Soon all faithful followers of Christ will lay
prostrate before His holy passion. Soon
the Body of Christ, the Catholic Church, will be nailed to the Holy Cross with
her Savior. Soon all of us who have made
the great journey of Lent will stand in the cool mist of Easter morning to see
for ourselves the Risen Lord. Let us
contemplate the mysteries that lie before us through the beautiful teaching of
Saint Ephrem the Syrian, Father and Doctor of the Church.
Death
trampled Our Lord underfoot, but he in his turn treated death as a highroad for
his own feet. He submitted to it,
enduring it willingly, because by this means he would be able to destroy death
in spite of itself. Death had its own
way when Our Lord went out from Jerusalem
carrying his cross; but when, by a loud cry from that cross, he summoned the
dead from the underworld, death was powerless to prevent it.
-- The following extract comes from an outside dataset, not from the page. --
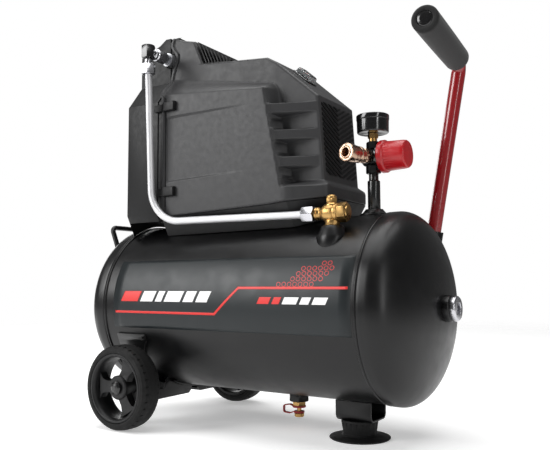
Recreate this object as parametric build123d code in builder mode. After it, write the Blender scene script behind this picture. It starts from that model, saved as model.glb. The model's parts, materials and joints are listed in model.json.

Death slew him by means of the body
which he had assumed, but that same body proved to be the weapon with which he
conquered death. Concealed beneath the
cloak of his manhood, his godhead engaged death in combat; but in slaying Our
Lord, death itself was slain. It was
able to kill natural life, but was itself killed by the life that is above the
nature of man.
Death could not devour Our Lord
unless he possessed a body, neither could hell swallow him up unless he bore
our flesh; and so he came in search of a chariot in which to ride to the
underworld. This chariot was the body
which he received from the Virgin; in it he invaded death’s fortress, broke
open its strong room and scattered all its treasures.
At length he came upon Eve, the
mother of all the living. She was the
vineyard whose enclosure her own hands had enabled death to violate, so that
she could taste its fruit; thus the mother of all the living became the source
of death for every living creature. But
in her stead Mary grew up, a new vine in place of the old. Christ, the new life, dwelt within her. When death, with its customary impudence,
came foraging for her mortal fruit, it encountered its own destruction in the
hidden life which that fruit contained.
All unsuspecting, it swallowed him up, and in so doing, released life
itself and set free a multitude of men.
He who was also the carpenter’s
glorious son set up his cross above death’s all consuming jaws, and led the
human race into the dwelling place of life.
Since a tree had brought about the downfall of mankind, it was upon a
tree that mankind crossed over to the realm of life. Bitter was the branch that had once been
grafted upon that ancient tree, but sweet the young shoot that has now been
grafted in, the shoot in which we are meant to recognize the Lord whom no
creature can resist.
We give glory to you, Lord, who
raised up your cross to span the jaws of death like a bridge, by which souls
might pass from the region of the dead to the land of the living. We give glory to you who put on the body of a
single mortal man, and made it the source of immortality for every other mortal
man. You are incontestably alive. Your murderers sowed your body in the earth
as farmers sow grain, but it sprang up and yielded an abundant harvest of men
raised from the dead.
Come then, my brothers and sisters,
let us offer Our Lord the great and all-embracing sacrifice of our love,
pouring out our treasury of hymns and prayers before him who offered his cross
in sacrifice to God for the enrichment of us all.